Happy Saturday, guys.
It has been a beautiful day in NYC, which I spent cheerfully darting between clients and an author event. It is also the 25th anniversary of Meatout. What’s Meatout? Since you asked:
On (or around) March 20 — the first day of spring — thousands of caring people in all 50 U.S. states and two dozen other countries get active to host educational Meatout events. Activities include colorful festivals, lectures, public dinners, feed-ins, cooking demos, food samplings, leafleting, information tables and more.
The occasion is the world’s largest and oldest annual grassroots diet education campaign. Meatout 2010 is the 25th Anniversary! Every spring, thousands of caring Meatout supporters educate their communities and ask their friends, families, and neighbors to pledge to “kick the meat habit (at least for a day) and explore a wholesome, compassionate diet of fruits, vegetables, and whole grains.”
Pretty cool, right? I confess that I didn’t have a chance to participate in any Meatout activities today–I was too busy commemorating various feminist anniversaries–but every day in casa Gena is an exploration of wholesome and compassionate foods! And I did have a chance to make a tasty, veggie-ful dinner.

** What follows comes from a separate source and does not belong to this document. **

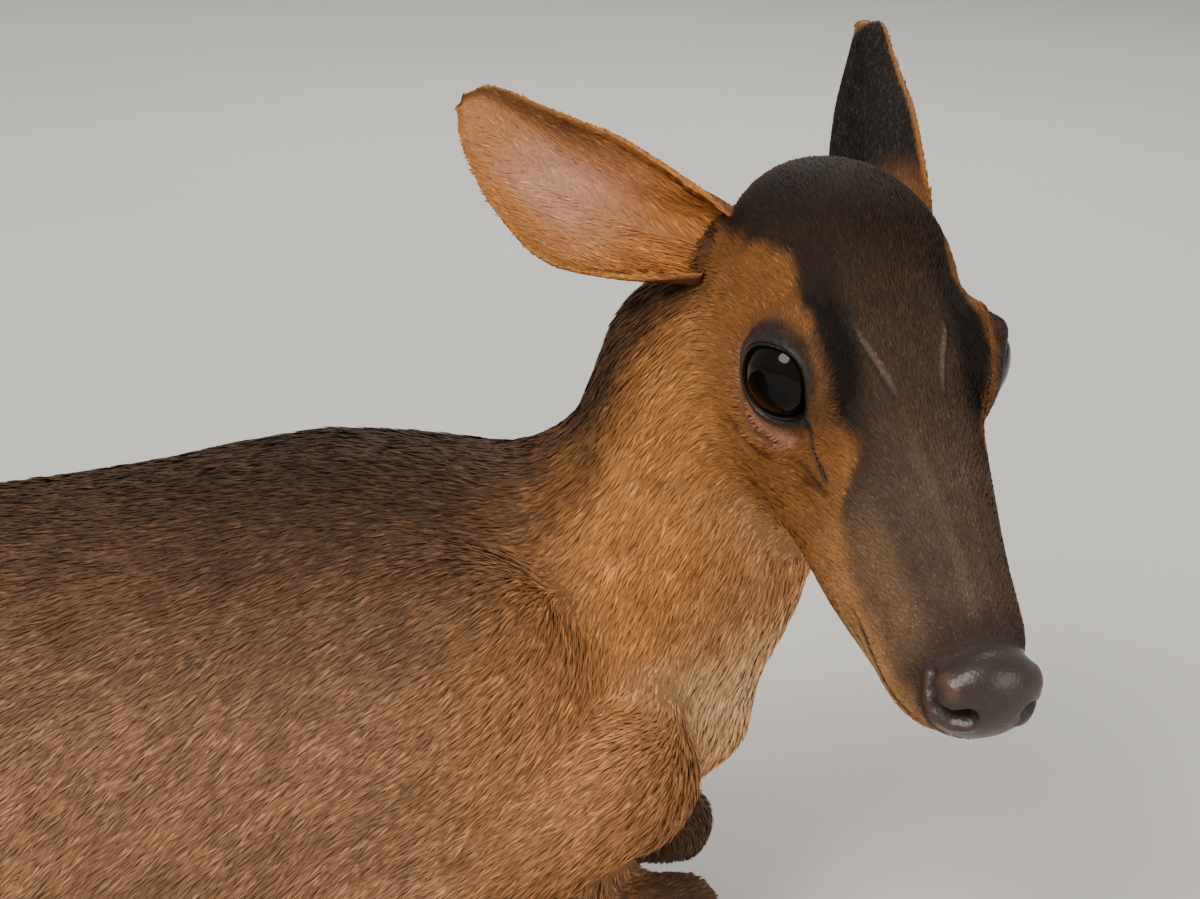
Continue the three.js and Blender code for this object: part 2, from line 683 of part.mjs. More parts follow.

Daikon radish is one of those foods–like goji berries, bean curd, seaweed, or alfalfa sprouts–that’s practically a punchline in healthy eating jokes. One of my clients who was trying to lose weight used to jokingly ask me “Gena, do I have to eat daikon radish??” I actually never quite understood the question–as far as I know there’s nothing inherently slimming about daikon, aside from the fact that it’s low in calories and a mild diuretic–but I got the point: daikon is one of those vegetables that’s toted as a detoxifier, cleanser, and magical convoy of health. I’m not so sure about these claims, but I do know that daikon is high in vitamin C, tasty, and versatile.
It actually took me quite a long time to warm up to daikon. I despise regular radishes, and was skittish about trying these giant ones. I also hated the smell of daikon as I boiled it in soups or broths: let’s just say that it’s distinctively “earthy”–imagine the smell of broccoli or cauliflower as it steams, and then intensify it a bit. Yeah. But there’s an easy solution: eat daikon raw! Which is precisely what I did tonight. Some say that daikon helps with the absorption of beta-carotene, and using that truism as inspiration, I decided to marry grated daikon radish and carrots together in a salad that’s fresh, crunchy, and refreshing. As a dressing, I’d originally imagined a simple tahini and lemon blend. But since I had some carrot juice in my fridge, I decided to put it to good use, and carrotini dressing–destined to be a new favorite–was born. Here’s how it all comes together.
Carrot and Daikon Salad with Carrotini Dressing (serves 4)
For the salad:
2 large carrots, grated
2 daikon radish, grated
For the dressing (this yields 2 1/2-3 cups)
3/4 cup tahini (raw is preferable, but roasted is OK if you can’t find it)
1 cup carrot juice
2 tbsp nama shoyu
1 1/2 inch piece of ginger
2 tbsp lemon juice
2 tbsp olive oil
1-2 pitted dates (optional)
Blend all ingredients in a high speed blender till creamy. Thin with water if it’s too thick.
Grate carrot and daikon and mix well. Divide into four bowls and dress each serving with about 3 tbsp dressing. Serve over a massaged kale salad for variety of texture and some green power!
This meal, which I served with some of Lydia’s amazing luna nori crackers, welcomed the warm weather perfectly.
Any big daikon fans in the audience? What are some other “healthy foods” you love to eat and redefine? I’d love to hear about them. But for now, enough writing. I’ve got reading to do, and I look forward to enjoying a balmy breeze as I do it!
Get outside and enjoy the evening, friends.